[BEGIN DATASET EXTRACT]
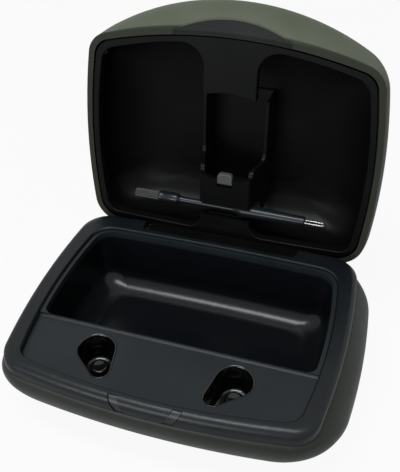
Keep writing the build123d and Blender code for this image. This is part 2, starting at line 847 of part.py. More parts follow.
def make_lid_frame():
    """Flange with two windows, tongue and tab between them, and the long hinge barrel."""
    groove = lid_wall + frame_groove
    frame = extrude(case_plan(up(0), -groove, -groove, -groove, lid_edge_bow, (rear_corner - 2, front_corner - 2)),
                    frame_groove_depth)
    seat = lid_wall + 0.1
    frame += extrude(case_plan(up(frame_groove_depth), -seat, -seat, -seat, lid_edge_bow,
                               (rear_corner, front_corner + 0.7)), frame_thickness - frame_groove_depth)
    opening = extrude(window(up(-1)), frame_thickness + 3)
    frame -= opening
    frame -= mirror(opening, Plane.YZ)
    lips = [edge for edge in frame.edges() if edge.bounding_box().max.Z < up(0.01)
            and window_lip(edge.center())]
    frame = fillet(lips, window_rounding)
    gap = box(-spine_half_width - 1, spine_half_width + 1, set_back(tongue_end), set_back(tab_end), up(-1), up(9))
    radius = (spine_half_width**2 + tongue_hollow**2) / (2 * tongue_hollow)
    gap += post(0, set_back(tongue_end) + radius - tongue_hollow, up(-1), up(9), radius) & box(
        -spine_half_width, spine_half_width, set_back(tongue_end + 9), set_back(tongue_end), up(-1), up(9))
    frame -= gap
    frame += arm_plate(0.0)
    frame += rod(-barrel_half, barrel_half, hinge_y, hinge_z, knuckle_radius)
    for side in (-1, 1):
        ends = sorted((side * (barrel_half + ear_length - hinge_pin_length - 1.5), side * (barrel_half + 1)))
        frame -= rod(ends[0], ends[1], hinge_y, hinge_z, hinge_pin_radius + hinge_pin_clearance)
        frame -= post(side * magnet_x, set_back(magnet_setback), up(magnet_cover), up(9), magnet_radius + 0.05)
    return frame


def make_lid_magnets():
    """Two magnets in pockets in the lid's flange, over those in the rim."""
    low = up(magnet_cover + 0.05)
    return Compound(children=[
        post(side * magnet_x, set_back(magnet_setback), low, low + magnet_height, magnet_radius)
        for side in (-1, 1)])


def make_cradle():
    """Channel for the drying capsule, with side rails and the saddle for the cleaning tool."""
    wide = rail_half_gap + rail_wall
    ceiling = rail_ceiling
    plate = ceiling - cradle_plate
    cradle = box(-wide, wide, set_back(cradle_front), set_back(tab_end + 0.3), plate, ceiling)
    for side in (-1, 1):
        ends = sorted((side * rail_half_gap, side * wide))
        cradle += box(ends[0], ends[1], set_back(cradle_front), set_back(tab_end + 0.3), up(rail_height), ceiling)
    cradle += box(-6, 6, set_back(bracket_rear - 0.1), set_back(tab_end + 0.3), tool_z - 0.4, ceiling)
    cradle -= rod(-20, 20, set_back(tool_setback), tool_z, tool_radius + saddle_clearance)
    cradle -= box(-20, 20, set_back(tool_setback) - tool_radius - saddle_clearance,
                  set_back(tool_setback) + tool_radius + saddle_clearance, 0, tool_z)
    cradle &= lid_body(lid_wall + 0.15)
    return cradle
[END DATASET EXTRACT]
WHAT YOU SHOULD DO:
Your task is to print the whole listing again exactly.

TASK ANSWER:
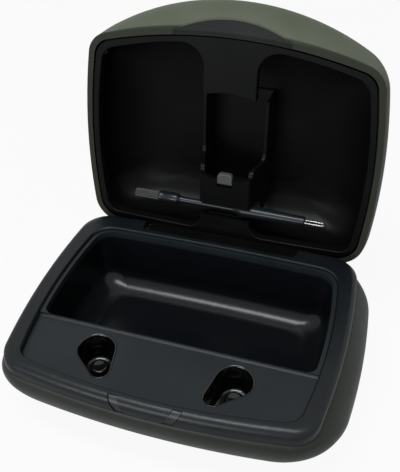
Keep writing the build123d and Blender code for this image. This is part 2, starting at line 847 of part.py. More parts follow.
def make_lid_frame():
    """Flange with two windows, tongue and tab between them, and the long hinge barrel."""
    groove = lid_wall + frame_groove
    frame = extrude(case_plan(up(0), -groove, -groove, -groove, lid_edge_bow, (rear_corner - 2, front_corner - 2)),
                    frame_groove_depth)
    seat = lid_wall + 0.1
    frame += extrude(case_plan(up(frame_groove_depth), -seat, -seat, -seat, lid_edge_bow,
                               (rear_corner, front_corner + 0.7)), frame_thickness - frame_groove_depth)
    opening = extrude(window(up(-1)), frame_thickness + 3)
    frame -= opening
    frame -= mirror(opening, Plane.YZ)
    lips = [edge for edge in frame.edges() if edge.bounding_box().max.Z < up(0.01)
            and window_lip(edge.center())]
    frame = fillet(lips, window_rounding)
    gap = box(-spine_half_width - 1, spine_half_width + 1, set_back(tongue_end), set_back(tab_end), up(-1), up(9))
    radius = (spine_half_width**2 + tongue_hollow**2) / (2 * tongue_hollow)
    gap += post(0, set_back(tongue_end) + radius - tongue_hollow, up(-1), up(9), radius) & box(
        -spine_half_width, spine_half_width, set_back(tongue_end + 9), set_back(tongue_end), up(-1), up(9))
    frame -= gap
    frame += arm_plate(0.0)
    frame += rod(-barrel_half, barrel_half, hinge_y, hinge_z, knuckle_radius)
    for side in (-1, 1):
        ends = sorted((side * (barrel_half + ear_length - hinge_pin_length - 1.5), side * (barrel_half + 1)))
        frame -= rod(ends[0], ends[1], hinge_y, hinge_z, hinge_pin_radius + hinge_pin_clearance)
        frame -= post(side * magnet_x, set_back(magnet_setback), up(magnet_cover), up(9), magnet_radius + 0.05)
    return frame


def make_lid_magnets():
    """Two magnets in pockets in the lid's flange, over those in the rim."""
    low = up(magnet_cover + 0.05)
    return Compound(children=[
        post(side * magnet_x, set_back(magnet_setback), low, low + magnet_height, magnet_radius)
        for side in (-1, 1)])


def make_cradle():
    """Channel for the drying capsule, with side rails and the saddle for the cleaning tool."""
    wide = rail_half_gap + rail_wall
    ceiling = rail_ceiling
    plate = ceiling - cradle_plate
    cradle = box(-wide, wide, set_back(cradle_front), set_back(tab_end + 0.3), plate, ceiling)
    for side in (-1, 1):
        ends = sorted((side * rail_half_gap, side * wide))
        cradle += box(ends[0], ends[1], set_back(cradle_front), set_back(tab_end + 0.3), up(rail_height), ceiling)
    cradle += box(-6, 6, set_back(bracket_rear - 0.1), set_back(tab_end + 0.3), tool_z - 0.4, ceiling)
    cradle -= rod(-20, 20, set_back(tool_setback), tool_z, tool_radius + saddle_clearance)
    cradle -= box(-20, 20, set_back(tool_setback) - tool_radius - saddle_clearance,
                  set_back(tool_setback) + tool_radius + saddle_clearance, 0, tool_z)
    cradle &= lid_body(lid_wall + 0.15)
    return cradle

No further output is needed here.